_Requirements_.
Restate all of the data exactly.

_Raw data_.

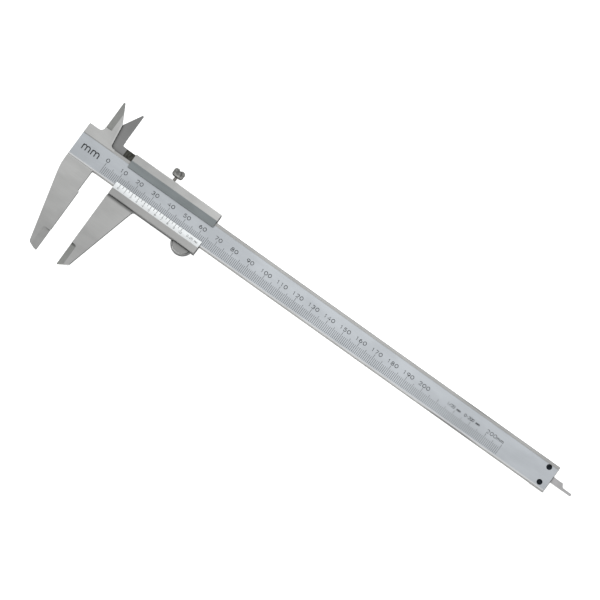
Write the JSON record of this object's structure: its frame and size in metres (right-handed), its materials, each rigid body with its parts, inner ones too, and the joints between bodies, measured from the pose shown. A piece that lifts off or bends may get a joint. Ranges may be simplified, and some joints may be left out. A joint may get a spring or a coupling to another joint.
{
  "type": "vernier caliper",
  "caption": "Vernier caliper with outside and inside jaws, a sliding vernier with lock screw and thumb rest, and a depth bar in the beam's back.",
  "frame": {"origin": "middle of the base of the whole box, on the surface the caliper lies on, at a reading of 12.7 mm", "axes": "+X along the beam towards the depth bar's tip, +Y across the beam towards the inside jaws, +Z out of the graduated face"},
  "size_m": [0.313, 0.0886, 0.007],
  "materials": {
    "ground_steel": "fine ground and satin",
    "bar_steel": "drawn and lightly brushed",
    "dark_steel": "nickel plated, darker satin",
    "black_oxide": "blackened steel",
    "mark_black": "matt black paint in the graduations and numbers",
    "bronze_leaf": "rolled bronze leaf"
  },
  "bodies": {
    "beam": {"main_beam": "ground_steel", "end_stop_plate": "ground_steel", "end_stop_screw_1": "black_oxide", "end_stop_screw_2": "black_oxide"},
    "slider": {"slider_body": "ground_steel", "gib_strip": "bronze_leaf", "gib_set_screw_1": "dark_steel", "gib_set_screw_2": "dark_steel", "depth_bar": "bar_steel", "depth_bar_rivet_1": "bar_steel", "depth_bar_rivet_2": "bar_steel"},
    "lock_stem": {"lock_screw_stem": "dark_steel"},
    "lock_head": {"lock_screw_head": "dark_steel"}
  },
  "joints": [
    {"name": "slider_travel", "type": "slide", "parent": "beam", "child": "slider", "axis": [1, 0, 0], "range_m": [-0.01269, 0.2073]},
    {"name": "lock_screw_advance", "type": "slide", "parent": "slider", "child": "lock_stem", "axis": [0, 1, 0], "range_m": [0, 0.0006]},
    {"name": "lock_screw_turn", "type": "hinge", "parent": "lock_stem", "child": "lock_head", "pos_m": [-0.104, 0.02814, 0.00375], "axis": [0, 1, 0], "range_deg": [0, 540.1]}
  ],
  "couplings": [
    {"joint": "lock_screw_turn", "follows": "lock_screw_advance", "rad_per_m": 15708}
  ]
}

_Answer to this exercise_.
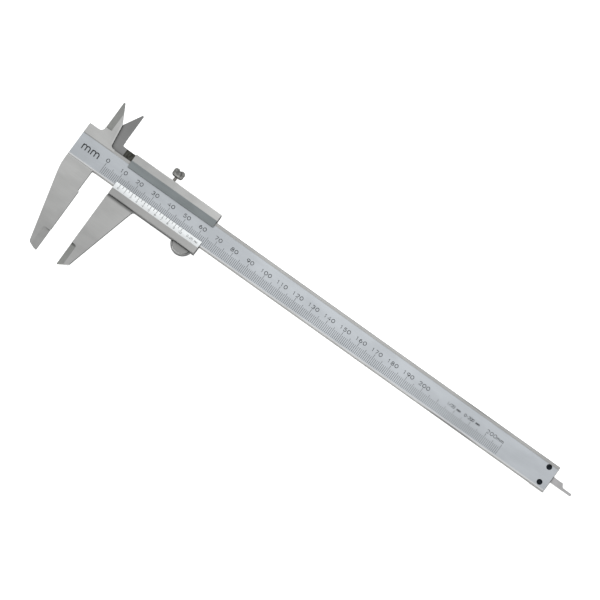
Write the JSON record of this object's structure: its frame and size in metres (right-handed), its materials, each rigid body with its parts, inner ones too, and the joints between bodies, measured from the pose shown. A piece that lifts off or bends may get a joint. Ranges may be simplified, and some joints may be left out. A joint may get a spring or a coupling to another joint.
{
  "type": "vernier caliper",
  "caption": "Vernier caliper with outside and inside jaws, a sliding vernier with lock screw and thumb rest, and a depth bar in the beam's back.",
  "frame": {"origin": "middle of the base of the whole box, on the surface the caliper lies on, at a reading of 12.7 mm", "axes": "+X along the beam towards the depth bar's tip, +Y across the beam towards the inside jaws, +Z out of the graduated face"},
  "size_m": [0.313, 0.0886, 0.007],
  "materials": {
    "ground_steel": "fine ground and satin",
    "bar_steel": "drawn and lightly brushed",
    "dark_steel": "nickel plated, darker satin",
    "black_oxide": "blackened steel",
    "mark_black": "matt black paint in the graduations and numbers",
    "bronze_leaf": "rolled bronze leaf"
  },
  "bodies": {
    "beam": {"main_beam": "ground_steel", "end_stop_plate": "ground_steel", "end_stop_screw_1": "black_oxide", "end_stop_screw_2": "black_oxide"},
    "slider": {"slider_body": "ground_steel", "gib_strip": "bronze_leaf", "gib_set_screw_1": "dark_steel", "gib_set_screw_2": "dark_steel", "depth_bar": "bar_steel", "depth_bar_rivet_1": "bar_steel", "depth_bar_rivet_2": "bar_steel"},
    "lock_stem": {"lock_screw_stem": "dark_steel"},
    "lock_head": {"lock_screw_head": "dark_steel"}
  },
  "joints": [
    {"name": "slider_travel", "type": "slide", "parent": "beam", "child": "slider", "axis": [1, 0, 0], "range_m": [-0.01269, 0.2073]},
    {"name": "lock_screw_advance", "type": "slide", "parent": "slider", "child": "lock_stem", "axis": [0, 1, 0], "range_m": [0, 0.0006]},
    {"name": "lock_screw_turn", "type": "hinge", "parent": "lock_stem", "child": "lock_head", "pos_m": [-0.104, 0.02814, 0.00375], "axis": [0, 1, 0], "range_deg": [0, 540.1]}
  ],
  "couplings": [
    {"joint": "lock_screw_turn", "follows": "lock_screw_advance", "rad_per_m": 15708}
  ]
}